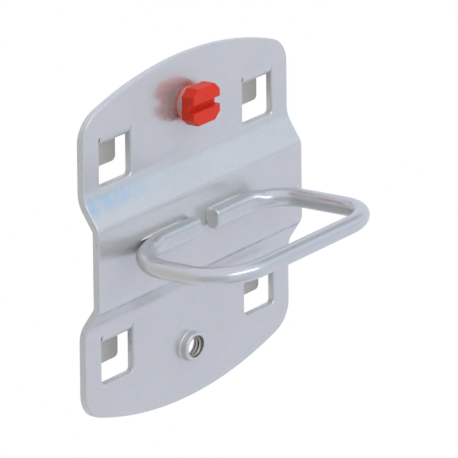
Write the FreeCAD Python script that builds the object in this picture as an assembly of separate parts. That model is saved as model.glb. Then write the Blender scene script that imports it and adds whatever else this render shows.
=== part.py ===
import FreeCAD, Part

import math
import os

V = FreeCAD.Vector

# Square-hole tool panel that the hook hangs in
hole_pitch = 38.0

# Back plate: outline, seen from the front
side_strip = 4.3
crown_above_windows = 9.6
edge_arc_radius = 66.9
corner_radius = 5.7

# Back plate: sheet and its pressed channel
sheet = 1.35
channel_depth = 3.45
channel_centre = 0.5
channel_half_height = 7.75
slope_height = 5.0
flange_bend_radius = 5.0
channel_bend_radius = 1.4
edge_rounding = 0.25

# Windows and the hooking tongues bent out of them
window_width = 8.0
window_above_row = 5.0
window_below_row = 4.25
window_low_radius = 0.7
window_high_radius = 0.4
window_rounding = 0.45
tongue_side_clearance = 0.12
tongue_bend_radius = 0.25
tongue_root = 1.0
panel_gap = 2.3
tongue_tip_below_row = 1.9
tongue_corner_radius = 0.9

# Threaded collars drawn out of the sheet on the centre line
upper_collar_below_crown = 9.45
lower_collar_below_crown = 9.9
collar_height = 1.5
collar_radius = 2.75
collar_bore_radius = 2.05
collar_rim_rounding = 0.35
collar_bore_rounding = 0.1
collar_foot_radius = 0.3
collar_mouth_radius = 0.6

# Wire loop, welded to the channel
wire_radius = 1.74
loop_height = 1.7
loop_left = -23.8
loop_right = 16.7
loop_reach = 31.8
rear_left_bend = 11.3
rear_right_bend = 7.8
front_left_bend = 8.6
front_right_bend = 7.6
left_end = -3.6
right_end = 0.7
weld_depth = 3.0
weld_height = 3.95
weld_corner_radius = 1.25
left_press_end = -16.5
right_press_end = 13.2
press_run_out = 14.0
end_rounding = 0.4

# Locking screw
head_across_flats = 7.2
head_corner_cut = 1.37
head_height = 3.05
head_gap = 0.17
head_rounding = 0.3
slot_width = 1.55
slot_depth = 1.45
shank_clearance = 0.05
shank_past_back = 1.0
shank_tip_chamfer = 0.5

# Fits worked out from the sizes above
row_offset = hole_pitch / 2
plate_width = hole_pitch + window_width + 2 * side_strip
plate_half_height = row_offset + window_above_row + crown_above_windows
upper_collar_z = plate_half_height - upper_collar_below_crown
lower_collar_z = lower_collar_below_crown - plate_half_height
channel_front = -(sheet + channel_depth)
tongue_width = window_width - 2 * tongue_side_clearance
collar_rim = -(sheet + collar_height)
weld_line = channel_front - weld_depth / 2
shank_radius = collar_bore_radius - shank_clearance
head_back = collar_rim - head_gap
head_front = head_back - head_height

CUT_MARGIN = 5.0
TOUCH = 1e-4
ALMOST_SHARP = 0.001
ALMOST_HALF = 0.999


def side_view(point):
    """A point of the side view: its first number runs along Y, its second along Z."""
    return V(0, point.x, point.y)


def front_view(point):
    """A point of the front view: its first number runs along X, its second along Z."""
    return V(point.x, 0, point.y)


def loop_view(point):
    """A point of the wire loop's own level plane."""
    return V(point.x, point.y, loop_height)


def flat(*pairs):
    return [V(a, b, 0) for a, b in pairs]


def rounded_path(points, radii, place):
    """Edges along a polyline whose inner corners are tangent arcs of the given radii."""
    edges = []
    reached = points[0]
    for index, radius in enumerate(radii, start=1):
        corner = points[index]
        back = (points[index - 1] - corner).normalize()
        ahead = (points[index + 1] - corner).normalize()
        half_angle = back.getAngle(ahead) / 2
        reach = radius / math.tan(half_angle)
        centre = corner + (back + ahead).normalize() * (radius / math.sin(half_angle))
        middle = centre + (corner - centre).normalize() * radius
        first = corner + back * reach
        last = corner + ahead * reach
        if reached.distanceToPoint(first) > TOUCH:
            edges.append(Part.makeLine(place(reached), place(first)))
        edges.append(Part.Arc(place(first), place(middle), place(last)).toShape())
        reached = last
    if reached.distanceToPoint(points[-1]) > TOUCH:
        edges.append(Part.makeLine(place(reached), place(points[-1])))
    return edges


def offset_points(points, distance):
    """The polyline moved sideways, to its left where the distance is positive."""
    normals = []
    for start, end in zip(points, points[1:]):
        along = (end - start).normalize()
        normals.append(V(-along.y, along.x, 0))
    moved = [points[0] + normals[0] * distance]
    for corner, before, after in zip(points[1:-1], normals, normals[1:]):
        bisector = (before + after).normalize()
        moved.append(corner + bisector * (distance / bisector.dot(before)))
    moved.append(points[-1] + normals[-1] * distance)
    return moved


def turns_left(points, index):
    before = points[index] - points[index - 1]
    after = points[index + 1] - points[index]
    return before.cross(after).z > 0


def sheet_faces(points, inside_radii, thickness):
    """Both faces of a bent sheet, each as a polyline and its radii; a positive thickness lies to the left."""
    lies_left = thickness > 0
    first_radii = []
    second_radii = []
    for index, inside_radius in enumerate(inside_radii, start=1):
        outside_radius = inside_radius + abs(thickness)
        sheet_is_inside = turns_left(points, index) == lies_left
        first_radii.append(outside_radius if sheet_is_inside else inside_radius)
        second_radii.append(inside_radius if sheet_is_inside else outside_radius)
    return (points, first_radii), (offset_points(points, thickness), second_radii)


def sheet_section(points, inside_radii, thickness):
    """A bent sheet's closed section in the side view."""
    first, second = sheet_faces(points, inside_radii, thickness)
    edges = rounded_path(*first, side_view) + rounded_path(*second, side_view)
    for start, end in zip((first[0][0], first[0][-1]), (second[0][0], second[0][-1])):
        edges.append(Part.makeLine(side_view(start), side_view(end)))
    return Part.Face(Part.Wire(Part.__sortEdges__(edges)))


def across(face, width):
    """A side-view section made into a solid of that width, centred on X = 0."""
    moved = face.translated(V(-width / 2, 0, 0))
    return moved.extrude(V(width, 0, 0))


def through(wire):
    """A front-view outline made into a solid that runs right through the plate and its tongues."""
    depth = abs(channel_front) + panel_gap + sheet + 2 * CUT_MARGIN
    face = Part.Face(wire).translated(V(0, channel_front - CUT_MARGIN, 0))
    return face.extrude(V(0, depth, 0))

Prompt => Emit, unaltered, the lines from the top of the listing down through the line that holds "edge_rounding = 0.25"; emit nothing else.

Response =>
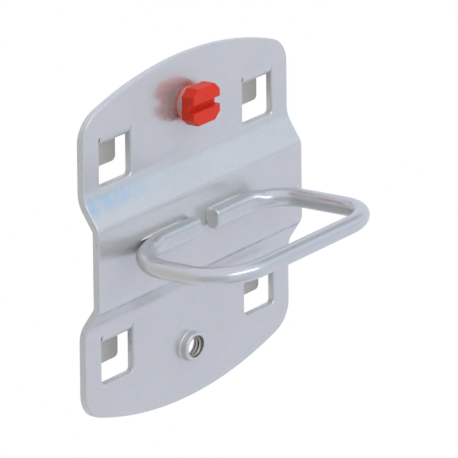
Write the FreeCAD Python script that builds the object in this picture as an assembly of separate parts. That model is saved as model.glb. Then write the Blender scene script that imports it and adds whatever else this render shows.
=== part.py ===
import FreeCAD, Part

import math
import os

V = FreeCAD.Vector

# Square-hole tool panel that the hook hangs in
hole_pitch = 38.0

# Back plate: outline, seen from the front
side_strip = 4.3
crown_above_windows = 9.6
edge_arc_radius = 66.9
corner_radius = 5.7

# Back plate: sheet and its pressed channel
sheet = 1.35
channel_depth = 3.45
channel_centre = 0.5
channel_half_height = 7.75
slope_height = 5.0
flange_bend_radius = 5.0
channel_bend_radius = 1.4
edge_rounding = 0.25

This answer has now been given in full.